Psychology’s Daniel Yurovsky receives McDonnell Foundation award for child language research

Announcement Type: 
Faculty

The James S. McDonnell Foundation has awarded psychology professor Daniel Yurovsky a multi-year grant through its 21st Century Science Initiative to support research on how children coordinate learning language with adults.

 

Yurovsky is Assistant Professor in the Department of Psychology and Director of the Communication and Learning Lab (CaLLab) at the Center for Early Childhood Research.

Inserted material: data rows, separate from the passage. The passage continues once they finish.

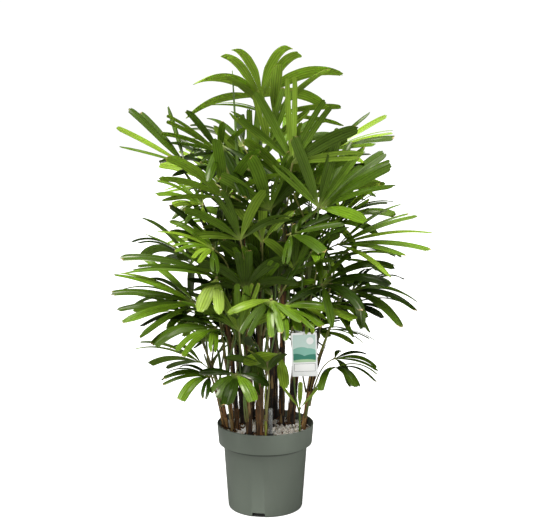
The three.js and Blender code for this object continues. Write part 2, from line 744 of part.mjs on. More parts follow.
// The card hangs from a flat loop that runs back round a cane
function label() {
  const outline = roundedCard(labelWidth, labelHeight, labelCorner, new THREE.Shape());
  const cardDepth = { depth: labelThickness, bevelEnabled: false, curveSegments: 3 };
  const card = new THREE.ExtrudeGeometry(outline, cardDepth);
  card.rotateX(Math.PI / 2).rotateY(radians(-labelTilt)).translate(...labelCentre);
  const top = labelCentre[2] + labelHeight / 2;
  const cane = caneAxis(canes.l, caneShare(canes.l, top));
  const front = labelCentre[1] - labelThickness;
  const loop = (inset) => {
    const path = new THREE.Path();
    const radius = strapLoop - inset;
    path.absarc(cane.x, cane.y, radius, 0, Math.PI, false);
    path.lineTo(labelCentre[0] - strapWidth / 2 + inset, front + inset);
    path.lineTo(labelCentre[0] + strapWidth / 2 - inset, front + inset);
    return path.getPoints(4);
  };
  const band = new THREE.Shape(loop(0));
  band.holes.push(new THREE.Path(loop(strapThickness)));
  const strap = new THREE.ExtrudeGeometry(band, { depth: strapWidth, bevelEnabled: false });
  strap.translate(0, 0, top - strapWidth + strapRise);
  return geometryOf(solidOf(card).add(solidOf(strap)));
}

// The space before the card, where no leaf hangs
function labelFront() {
  const { width, depth, height, lift } = labelView;
  const [x, y, z] = labelCentre;
  return new THREE.BoxGeometry(width, depth, height).translate(x, y - depth / 2, z + lift);
}

function gaugeFoot() {
  const needleTop = gaugeTop - needleShort;
  const foot = gravelTop + touchGap;
  const shoulder = foot + gaugeFootHeight;
  const flange = gaugeRadius + gaugeFlange;
  return lathe([
    [0, foot], [flange, foot], [flange, shoulder], [needleRadius, shoulder],
    [needleRadius, needleTop], [0, needleTop],
  ], gaugeSides).translate(...gaugePlace, 0);
}

function gaugeTube() {
  const foot = gravelTop + 2 * touchGap + gaugeFootHeight;
  const inner = gaugeRadius - gaugeWall;
  return lathe([
    [inner, foot], [gaugeRadius, foot], [gaugeRadius, gaugeTop - gaugeShoulder],
    [gaugeRadius - gaugeShoulder, gaugeTop], [0, gaugeTop], [0, gaugeTop - gaugeWall],
    [inner, gaugeTop - gaugeShoulder - gaugeWall], [inner, foot],
  ], gaugeSides).translate(...gaugePlace, 0);
}

// ---- The whole plant ----

const potGeometry = pot();
const labelGeometry = label();
const gaugeFootGeometry = gaugeFoot();
const gaugeTubeGeometry = gaugeTube();
addNode('pot', potGeometry, potMaterial);
addNode('root_ball', rootBall(), soilMaterial);
addNode('gravel', gravel(), gravelMaterial);
addNode('label', labelGeometry, cardMaterial);
addNode('gauge_foot', gaugeFootGeometry, blackMaterial);
addNode('gauge_tube', gaugeTubeGeometry, clearMaterial);
for (const geometry of [potGeometry, labelGeometry, labelFront(), gaugeTubeGeometry]) {
  obstacles.push(bodyOf(geometry, 'made', 'made'));
}
for (const [name, cane] of Object.entries(canes)) {
  addNode(`cane_${name}`, caneGeometry(cane, 0), sheathMaterial);
  obstacles.push(bodyOf(caneGeometry(cane, touchGap), `cane_${name}`, 'cane'));
  obstacles.push(bodyOf(tipGeometry(cane, touchGap), `head_${name}`, 'tip'));
}

const fronds = outlineFronds.map(frondOf);
fronds.push(frondOf(suckerFrond, fronds.length));
crownFronds(fronds);
for (const row of frontFronds) {
  fronds.push(frondOf(row, fronds.length));
}
for (const frond of fronds) {
  const single = frond.footHeight || !frond.cane;
  frond.head = single ? `frond_${String(frond.index).padStart(2, '0')}` : `head_${frond.cane}`;
}
const standing = fronds.filter(placeFrond);
standing.forEach(placeLeaflets);
for (const name of new Set(standing.map((frond) => frond.head))) {
  const shells = standing.filter((frond) => frond.head === name).map(frondGeometry);
  if (!name.startsWith('head_')) {
    addNode(name, shells[0], leafMaterial);
  } else {
    const tip = solidOf(tipGeometry(canes[name.slice('head_'.length)], 0));
    const head = shells.reduce((whole, shell) => whole.add(solidOf(shell)), tip);
    addNode(name, geometryOf(head), leafMaterial);
  }
}

export default model;
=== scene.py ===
import math

import bmesh
import bpy
import numpy as np
from mathutils import Euler, Matrix, Vector, kdtree, noise


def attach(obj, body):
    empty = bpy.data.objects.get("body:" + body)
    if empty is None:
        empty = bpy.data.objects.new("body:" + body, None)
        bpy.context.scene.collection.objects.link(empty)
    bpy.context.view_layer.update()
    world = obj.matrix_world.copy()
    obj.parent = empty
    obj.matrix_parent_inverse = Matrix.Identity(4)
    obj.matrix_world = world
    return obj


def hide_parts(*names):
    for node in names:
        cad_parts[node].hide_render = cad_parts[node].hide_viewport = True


# A lady palm in its nursery pot. Shapes are worked out in millimetres and written in metres.
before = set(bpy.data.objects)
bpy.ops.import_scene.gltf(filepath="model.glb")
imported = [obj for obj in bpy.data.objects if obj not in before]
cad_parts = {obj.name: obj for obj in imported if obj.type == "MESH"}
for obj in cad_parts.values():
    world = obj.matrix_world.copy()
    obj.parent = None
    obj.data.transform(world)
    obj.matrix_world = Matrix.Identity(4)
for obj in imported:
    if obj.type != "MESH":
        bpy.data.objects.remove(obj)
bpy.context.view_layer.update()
scene = bpy.context.scene
mm = 0.001
bakeMap = "OFBake"  # the leaf, petiole and bark patterns follow this map
print("frame loaded")

# Camera, light and floor
studio = {
    "cameraPlace": (0.003, -2.8, 1.064),
    "cameraAim": (0.003, 0, 0.68),
    "lens": 69.57,
    "floorSize": 30,
    "floorColour": (0.26, 0.26, 0.25),
    "floorGlow": 1.2,
    "worldLight": 0.1,
    "worldSeen": 1.05,
    "sunPlace": (-0.95, -1.15, 2.8),
    "sunStrength": 6.9,
    "sunSpread": 26,
    "glowFrom": (0.099, 0.106),  # the floor glows from here outwards, so not under the pot
}
lamps = {  # place, aim, size, power
    "keyLamp": ((-1.5, -2.2, 2.3), (0, 0, 0.7), 1.2, 10),
    "rightLamp": ((2.3, -0.9, 1.3), (0, 0, 0.6), 1.2, 22),
    "lowLamp": ((-0.5, -2.4, 0.75), (0.02, 0, 0.3), 0.8, 11),
    "topLamp": ((0, -0.1, 2.8), (0, 0, 0.9), 1.8, 52),
}


def aimed(place, aim):
    return (Vector(aim) - Vector(place)).to_track_quat("-Z", "Y").to_euler()


def linked(name, data):
    made = bpy.data.objects.new(name, data)
    scene.collection.objects.link(made)
    return made


def setStudio():
    camera = linked("camera", bpy.data.cameras.new("camera"))
    camera.data.lens = studio["lens"]
    camera.location = studio["cameraPlace"]
    camera.rotation_euler = aimed(studio["cameraPlace"], studio["cameraAim"])
    scene.camera = camera
    for name, (place, aim, size, power) in lamps.items():
        lamp = linked(name, bpy.data.lights.new(name, "AREA"))
        lamp.data.size = size
        lamp.data.energy = power
        lamp.location = place
        lamp.rotation_euler = aimed(place, aim)
    sun = linked("sun", bpy.data.lights.new("sun", "SUN"))
    sun.data.energy = studio["sunStrength"]
    sun.data.angle = math.radians(studio["sunSpread"])
    sun.rotation_euler = aimed(studio["sunPlace"], (0, 0, 0))
    setFloor()
    setWorld()
    scene.view_settings.view_transform = "Standard"


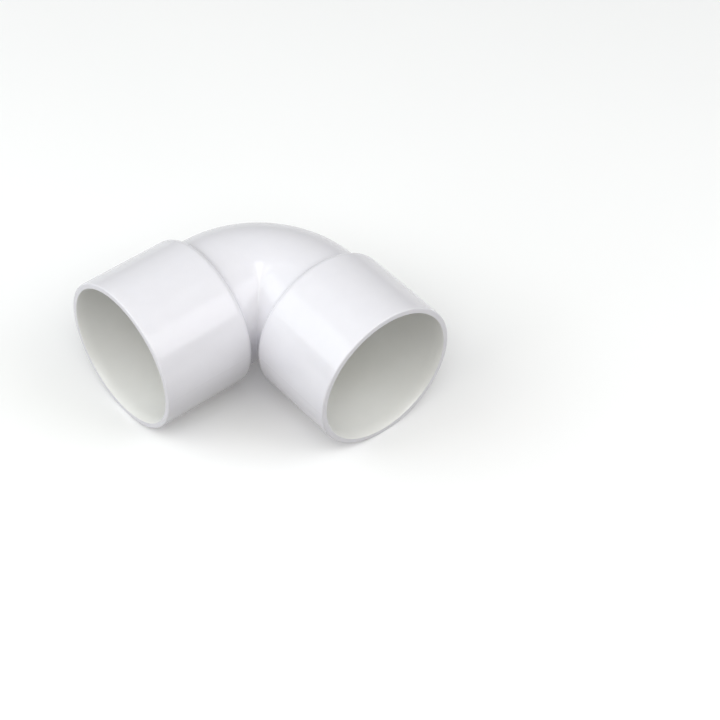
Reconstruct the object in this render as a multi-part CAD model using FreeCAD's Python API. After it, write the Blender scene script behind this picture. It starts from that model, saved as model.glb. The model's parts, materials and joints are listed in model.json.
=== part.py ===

The Lab’s research focuses on how children’s language learning mechanisms and learning environments interact.

 

“The problem to understand is not how children learn language, but how children and their caregivers construct it together,” Yurovsky said in his proposal to the Foundation. CaLLab experiments have previously investigated how children process speech and social cues like eye gaze to determine what people are talking about, as well as how adults tune their speech to individual children’s capacities. 

 

The McDonnell Foundation’s Understanding Human Cognition Scholar Awards are granted to researchers identified by their peers as “likely to continue to make important theoretical or conceptual contributions advancing our understanding of how neurological function enables cognition and behavior.” According to Yurovsky, the new funding will help CaLLab develop tools needed to build models that predict “how quickly children will learn, which kinds of words they should learn first, and how learning will vary in different environments.”

 

The McDonnell Foundation was founded in 1950 by James S. McDonnell, the late aerospace pioneer and founder of what became the McDonnell Douglas Corporation. Its 21st Century Science Initiative supports the “responsible application of knowledge for solving real world problems,” including basic and applied research in cognitive neuroscience, cognitive psychology and cognitive science.